La mise en œuvre progressive du CPPP ne satisfait pas totalement les professionnels des secteurs agricoles et agroalimentaires, qui dénonçaient son entrée en vigueur au 1er janvier 2015. « Ces dispositions liées à la pénibilité se révèlent inapplicables dans les délais, au regard de leur incroyable complexité, en particulier pour les PME et TPE, qui représentent la très grande majorité des entreprises agricole et agroalimentaire », rappelle Xavier Beulin, président de la FNSEA, dans le communiqué commun. Un avis partagé par Pierre-André Masteau, secrétaire général de l'ANMF, au vu de l'ampleur du travail que va représenter l'évaluation de l'exposition, aux dix facteurs de pénibilité retenus, de chaque poste ou situation de travail. « Dans la profession meunière, plusieurs postes sont impactés ou poly-impactés, à savoir les conducteurs de moulin, les assistants techniques et les chauffeurs-livreurs », précise-t-il. Et Emmanuel Paris, directeur des actions sociales de Coop de France, d'ajouter : « Sur l'ensemble de la coopération agricole, nous avons 45 % d'ouvriers et 65 % de nos effectifs sont sur des activités de production et de logistique, nos principaux pôles de pénibilité. »

Des mesures financées par une double cotisation des employeurs

Mesure phare de la loi du 20 janvier 2014 garantissant l'avenir et la justice du système de retraite, le Compte personnel de prévention de la pénibilité (CPPP) permet de cumuler des points en fonction de l'exposition à un ou plusieurs facteurs de pénibilité. Ces derniers peuvent être utilisés par le salarié pour suivre des formations permettant de se réorienter vers un emploi moins pénible, pour financer un maintien de rémunération lors d'un passage à temps partiel en fin de carrière, ou pour bénéficier de trimestres de retraites. Le dispositif est financé par une double cotisation des employeurs. La cotisation de base, « affectée d'un taux très bas de 0,01 % et activée à partir de 2017 seulement », doit permettre d'« assurer l'équilibre financier du compte Prévention pénibilité par la solidarité interprofessionnelle », indique le dossier de presse ministériel de juin 2014. La cotisation spécifique (0,1 % les deux premières années, puis 0,2 % à compter de 2017 – doublé en cas de poly-exposition), payable dès 2016 pour l'année 2005, n'est due que pour les salariés pour lesquels le seuil annuel d'exposition est dépassé. « Le coût probable de ces mesures, via une augmentation des cotisations sociales des employeurs, va lourdement peser sur la compétitivité de nos entreprises », dénonce Philippe Mangin, président de Coop de France, dans un communiqué co-rédigé avec l'Ania et la FNSEA.

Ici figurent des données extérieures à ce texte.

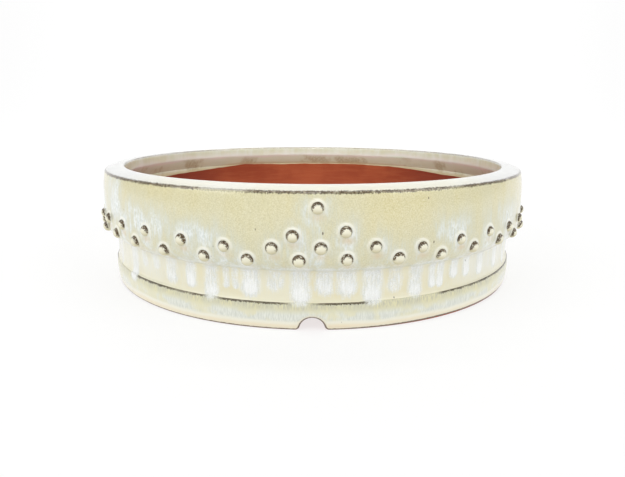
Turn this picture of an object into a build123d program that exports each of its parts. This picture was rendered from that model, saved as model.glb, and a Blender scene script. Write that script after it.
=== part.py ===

Si la complexité du dispositif peut « à la rigueur être surmontée » par les professionnels, souligne le représentant de Coop de France, son coût est source de « grande inquiétude ». « On a des cotisations qui pourraient monter jusqu'à 0,4 % de la masse salariale des employés soumis à plusieurs facteurs de pénibilité, illustre-t-il. Sur des structures où 75 % des salariés travaillent en équipes successives avec des gestes répétitifs, on voit rapidement l'impact que peut avoir la réforme en termes stricto sensu de coût du travail. » D'autant plus, que cela concerne souvent des activités au taux de marge réduit, où « le moindre surcoût en matière de charge est très compliqué à gérer ».

Seule éclaircie au tableau, les seuils d'exposition des facteurs de pénibilité seront appréciés « après prise en compte des moyens de protection prévus par l'employeur », ce qui fait dire au gouvernement qu'« il y a là un puissant levier d'incitation aux mesures de protection des salariés », qui vient compléter les dispositifs existants de prévention des risques professionnels. « Une problématique, travaillée de longue date à Coop de France, qui compte bien accentuer ses efforts en ce sens », affirme Emmanuel Paris.